__What you have to do__:
Repeat all entries exactly.

Scripts that build objects
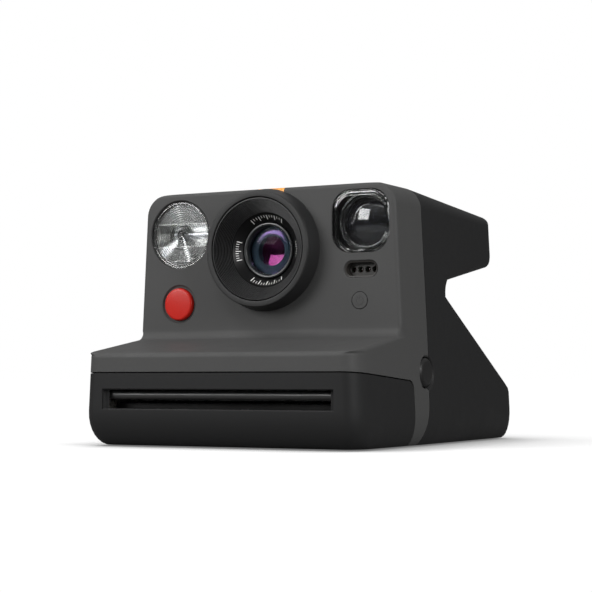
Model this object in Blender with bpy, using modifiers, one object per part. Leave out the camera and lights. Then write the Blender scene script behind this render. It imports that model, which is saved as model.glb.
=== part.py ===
"""An instant camera with a fixed body, built as separate pieces at their real size.

The front faces -Y, +X is on the right of somebody who looks at the front, and the base stands on Z = 0.
Lengths are in metres.
"""

import math

import bmesh
import bpy
from mathutils import Matrix, Vector

# Overall size of the body.
DEPTH = 0.15016
WIDTH = 0.1122
HEIGHT = 0.094
WALL = 0.002
GAP = 0.0003
# Where two outlines cut the body, one stands this far outside the other, so that they share no face.
EASE = 0.00002

# The body's outline, seen from the side (Y, Z), from the front (X, Z) and from above (X, Y).
FRONT_Y = -DEPTH / 2
REAR_Y = DEPTH / 2
PANEL_Y = -0.0382
SEAM_Y = -0.016
PANEL_BASE_Z = 0.0392
CHIN_TOP_Z = 0.0332
BACK_TOP_Z = 0.0183
WAIST_Y = 0.0052
WAIST_LOW_Z = 0.055
WAIST_HIGH_Z = 0.0606
HUMP_Y = 0.0575
HUMP_LOW_Z = 0.0693
HUMP_TOP_Z = 0.0894
SIDE_LEAN = 0.049
REAR_TAPER = 0.003
TOP_CORNER = 0.008
BASE_ROUND_OUT = 0.008
BASE_ROUND_UP = 0.013
CHIN_CORNER = 0.0092
BACK_CORNER = 0.007

# The film door, which turns about a line low behind it.
DOOR_REAR_Y = -0.03
DOOR_TOP_FRONT_Z = 0.02635
DOOR_TOP_REAR_Z = 0.0232
HINGE_Y = -0.03235
HINGE_Z = 0.0022
SLOT_HALF_WIDTH = 0.0467
SLOT_LOW_Z = 0.01345
SLOT_HIGH_Z = 0.0202

# Places of the parts on the front panel (X, Z).
LENS_Z = 0.0713
FLASH_X, FLASH_Z = -0.0373, 0.0784
FINDER_X, FINDER_Z = 0.0387, 0.0804
SENSOR_X, SENSOR_Z = 0.0388, 0.0631
SHUTTER_X, SHUTTER_Z = -0.0375, 0.0521
TIMER_X, TIMER_Z = 0.0384, 0.0519
INLAY_X = 0.002
FLASH_RADIUS = 0.0129
BARREL_RADIUS = 0.0225
BARREL_NECK_RADIUS = 0.0203
SHUTTER_RADIUS = 0.0061
TIMER_RADIUS = 0.003
FINDER_HALF = 0.0112
RELEASE_Y, RELEASE_Z, RELEASE_RADIUS = -0.018, 0.02635, 0.0055

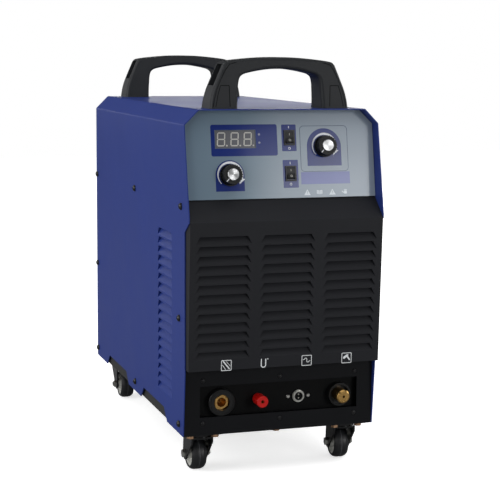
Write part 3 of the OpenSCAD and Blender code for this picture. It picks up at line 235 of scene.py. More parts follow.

__Exercise output__:
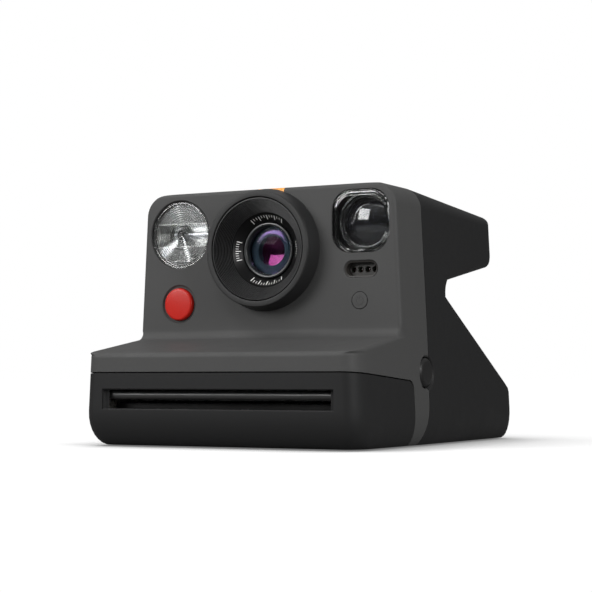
Model this object in Blender with bpy, using modifiers, one object per part. Leave out the camera and lights. Then write the Blender scene script behind this render. It imports that model, which is saved as model.glb.
=== part.py ===
"""An instant camera with a fixed body, built as separate pieces at their real size.

The front faces -Y, +X is on the right of somebody who looks at the front, and the base stands on Z = 0.
Lengths are in metres.
"""

import math

import bmesh
import bpy
from mathutils import Matrix, Vector

# Overall size of the body.
DEPTH = 0.15016
WIDTH = 0.1122
HEIGHT = 0.094
WALL = 0.002
GAP = 0.0003
# Where two outlines cut the body, one stands this far outside the other, so that they share no face.
EASE = 0.00002

# The body's outline, seen from the side (Y, Z), from the front (X, Z) and from above (X, Y).
FRONT_Y = -DEPTH / 2
REAR_Y = DEPTH / 2
PANEL_Y = -0.0382
SEAM_Y = -0.016
PANEL_BASE_Z = 0.0392
CHIN_TOP_Z = 0.0332
BACK_TOP_Z = 0.0183
WAIST_Y = 0.0052
WAIST_LOW_Z = 0.055
WAIST_HIGH_Z = 0.0606
HUMP_Y = 0.0575
HUMP_LOW_Z = 0.0693
HUMP_TOP_Z = 0.0894
SIDE_LEAN = 0.049
REAR_TAPER = 0.003
TOP_CORNER = 0.008
BASE_ROUND_OUT = 0.008
BASE_ROUND_UP = 0.013
CHIN_CORNER = 0.0092
BACK_CORNER = 0.007

# The film door, which turns about a line low behind it.
DOOR_REAR_Y = -0.03
DOOR_TOP_FRONT_Z = 0.02635
DOOR_TOP_REAR_Z = 0.0232
HINGE_Y = -0.03235
HINGE_Z = 0.0022
SLOT_HALF_WIDTH = 0.0467
SLOT_LOW_Z = 0.01345
SLOT_HIGH_Z = 0.0202

# Places of the parts on the front panel (X, Z).
LENS_Z = 0.0713
FLASH_X, FLASH_Z = -0.0373, 0.0784
FINDER_X, FINDER_Z = 0.0387, 0.0804
SENSOR_X, SENSOR_Z = 0.0388, 0.0631
SHUTTER_X, SHUTTER_Z = -0.0375, 0.0521
TIMER_X, TIMER_Z = 0.0384, 0.0519
INLAY_X = 0.002
FLASH_RADIUS = 0.0129
BARREL_RADIUS = 0.0225
BARREL_NECK_RADIUS = 0.0203
SHUTTER_RADIUS = 0.0061
TIMER_RADIUS = 0.003
FINDER_HALF = 0.0112
RELEASE_Y, RELEASE_Z, RELEASE_RADIUS = -0.018, 0.02635, 0.0055

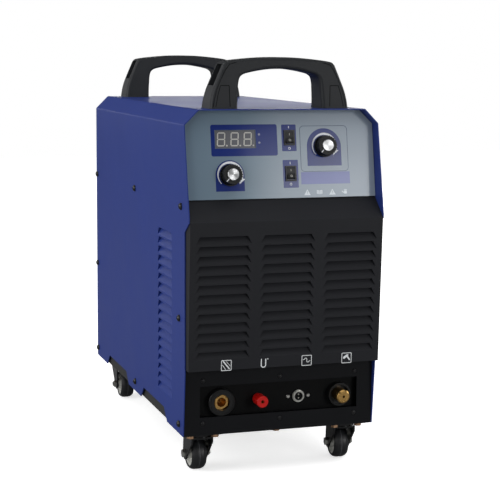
Write part 3 of the OpenSCAD and Blender code for this picture. It picks up at line 235 of scene.py. More parts follow.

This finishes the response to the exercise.